The background-blind recruitment, which seeks to hire people based on skills rather than educational background and other credentials, is becoming a source of hope and confidence for many jobseekers.

Under this system, state-run companies are forbidden from asking questions not directly related to the job including the applicants’ family background, age, sex and the school they attended on the initial application form. Some private companies have also adopted the practice.

This is especially good news for graduates of universities outside of Seoul, who have not been faring so well in the excessively heated job market.

“Now I feel like I can get a job if I just prepare myself well,” Baek Seung-hak, 26, told The Korea Times, Wednesday. A graduate of the Chungnam National University, Baek is among an emerging group of young people seeking to land jobs through the blind recruitment system.

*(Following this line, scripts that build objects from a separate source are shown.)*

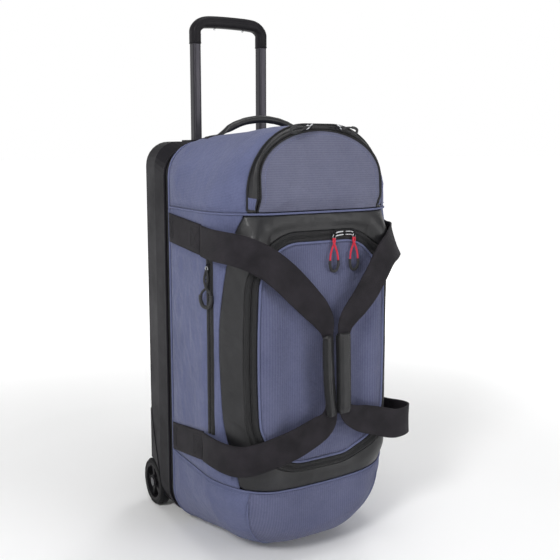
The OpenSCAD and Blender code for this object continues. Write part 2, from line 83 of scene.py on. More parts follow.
def between(a, b, t):
    """Rows of points going over from line a to line, or point, b."""
    t = t[None, :, None]
    return a[:, None] * (1 - t) + (b[:, None] if np.ndim(b) == 2 else b) * t


def smooth(a, b, x):
    t = np.clip((np.asarray(x, float) - a) / (b - a), 0, 1)
    return t * t * (3 - 2 * t)


def rim(t, width=0.08):
    """1 in the middle of a panel, falling to 0 at edges t=0 and t=1."""
    return smooth(0, width, t) * smooth(0, width, 1 - t)


def bell(x, width, power=2):
    return np.exp(-(x / width) ** power)


def lattice(i, seed):
    """A repeatable value from -1 to 1 for each whole-number point."""
    h = (i[..., 0] * 374761393 + i[..., 1] * 668265263 + i[..., 2] * 2147483647
         + seed * 1274126177) & 0xFFFFFFFF
    h = ((h ^ (h >> 13)) * 1274126177) & 0xFFFFFFFF
    h = (h ^ (h >> 16)) & 0xFFFFFF
    return h / float(0x7FFFFF) - 1.0


def noise(p, scale, seed=0):
    q = np.asarray(p, float) / np.asarray(scale, float)
    i = np.floor(q).astype(np.int64)
    f = q - i
    f = f * f * f * (f * (f * 6 - 15) + 10)
    out = 0.0
    for c in range(8):
        o = np.array([c & 1, (c >> 1) & 1, (c >> 2) & 1])
        w = np.prod(np.where(o, f, 1 - f), axis=-1)
        out = out + w * lattice(i + o, seed)
    return out


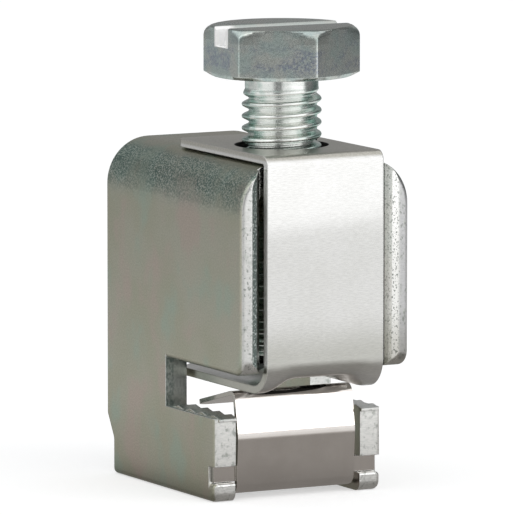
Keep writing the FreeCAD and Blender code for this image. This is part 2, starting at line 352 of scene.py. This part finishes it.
def plated_body():
    """Thick blue-passivated zinc plate: rolled faces, coarse grain on the bends and pitted cut faces."""
    material, nodes = new_material("plated_body")
    rounded, edge = soft_edges(nodes, 0.16)
    nx, ny, _ = nodes.axes(nodes.coordinates("Normal"))
    place = nodes.axes(nodes.coordinates())
    x, y, z = place
    grain = nodes.noise(0.20, 3)
    coarse = nodes.noise(0.22, 5, offset=5.0)
    streak = nodes.noise(0.16, 2, stretch=(4, 1, 1))
    pits = nodes.noise(0.28, 2, stretch=(1, 1, 1.6), offset=11.0)

    through_sheet = nodes.product(nodes.remap(nodes.math("ABSOLUTE", nx), 0.55, 0.3),
                                  nodes.remap(z, bend_low, bend_low - 0.5 * MM))
    cut = nodes.math("MAXIMUM", nodes.remap(nodes.math("ABSOLUTE", ny), 0.55, 0.8), through_sheet)
    arm = nodes.remap(z, arm_low, arm_low + 1 * MM)
    across = nodes.math("ABSOLUTE", x)
    torn = nodes.product(cut, arm, nodes.remap(across, torn_edge + 0.3 * MM, torn_edge - 0.1 * MM))
    patches = nodes.math("MAXIMUM", nodes.remap(nodes.noise(4.5, 3, offset=2.0), 0.36, 0.60, 0.5, 1.0),
                         nodes.remap(y, patchy_front, even_rear))
    bend = nodes.product(nodes.remap(z, bend_low - 0.5 * MM, bend_low + 3.5 * MM),
                         nodes.remap(z, flat_top, flat_top - 0.9 * MM),
                         nodes.math("SUBTRACT", 1.0, cut), patches)

    base = nodes.colour(cut, rolled_colour(nodes, bend, grain, coarse),
                        cut_colour(nodes, place, nx, arm, torn, streak, pits))
    # Painted highlight: sharp edges are painted light, most around the slot.
    slot_rim_highlight = nodes.remap(nodes.band(z, slot_floor, slot_roof, rim_fade), 0, 1, 0.4, 0.9)
    base = nodes.colour(nodes.product(edge, slot_rim_highlight), base, paint(0.85, 0.86, 0.84))
    rough = nodes.total(nodes.remap(grain, 0.3, 0.7, 0.28, 0.38), nodes.product(bend, 0.08),
                        nodes.product(torn, -0.16))
    relief = nodes.total(grain, nodes.product(bend, coarse, 2.5), nodes.product(cut, streak, 0.8),
                         nodes.product(torn, pits, 2.0))
    finish_metal(nodes, base, rough, nodes.bump(relief, 0.009, rounded))
    return material


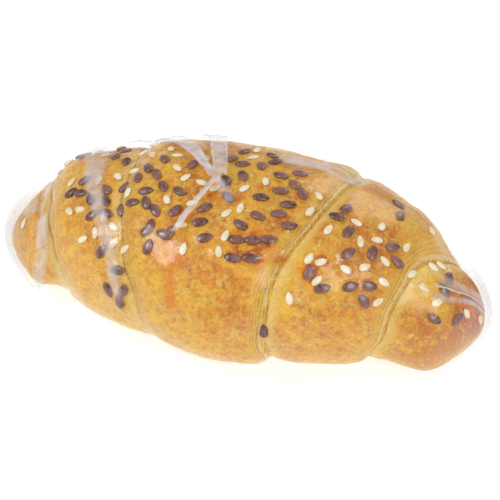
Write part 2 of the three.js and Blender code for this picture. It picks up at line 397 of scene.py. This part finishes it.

As a graduate of a university outside of Seoul, he felt he was at a disadvantage in the job market. The system has brought him hope, as he believes his background will no longer play a critical role.

“Under this new system, I think my chances of getting a job depend on how well I do on the written test and interviews _ so I’m focusing on doing well on those,” he said.

Doubts remain about corruption

But many of his peers, Baek noted, have little faith in the actual process, even as they choose to give it a shot.

“Most of my friends don’t trust the blind hiring system. When looking at the people who got jobs at companies, they are mostly from the high-ranking universities based in Seoul. So when my friends fail to pass the first round of the hiring process, they begin to think it’s because of their lack of credentials that have led to disappointing results,” he explained.

Twenty-five-year-old Yoon Kyung-sik, a senior attending the same university as Baek, also cited some concerns prevalent among his peers, such as the possibility of discrimination against graduates from top-ranking universities, or competition in other ambiguous criteria.

Yoon also questioned whether the smaller state-run companies are following the new rules. “After seeing the news about corruption in the hiring process at some of these companies, my friends and I decided not to apply to smaller state-run companies, assuming they may already have candidates in mind.”

Second chance

Despite these concerns, Yoon and his friends feel they have a better chance in the job market because of the blind recruitment system.

“There’s an increasing feeling among my peers that as long as we study and work hard, we can land jobs, at least at state-run companies. It relieves us from the pressure coming from attending a university outside of Seoul,” he said.

Yoon believes it also provides him an opportunity to seek a job in an area outside of one’s major.
“I studied in the department of humanities and arts, but I have been studying by myself to prepare for a different field. The new system allows me to capitalize on the skills I have gained outside of my major.”

For some, the system has already provided them with good opportunities.

A 28-year-old Kim, a graduate of Chonbuk National University, feels confident about the system which has won him a job at Lotte Cinema this year.

“It was a way to show my authentic self,” Kim said, adding that he was not asked about his credentials during the hiring process.

Those recruited through the system had diverse backgrounds and were from different universities _ from abroad as well as within and outside of Seoul.

“And because the recruiters were not given any typical information, such as university attended, pictures, gender, and even age, they also tried harder to really see through us,” he said. “It was a difficult process. Within a short span of 10 to 20 minutes, I had to win over the interviewers. Yet, if you are really fit for the position, I believe it is a great chance to show yourself.”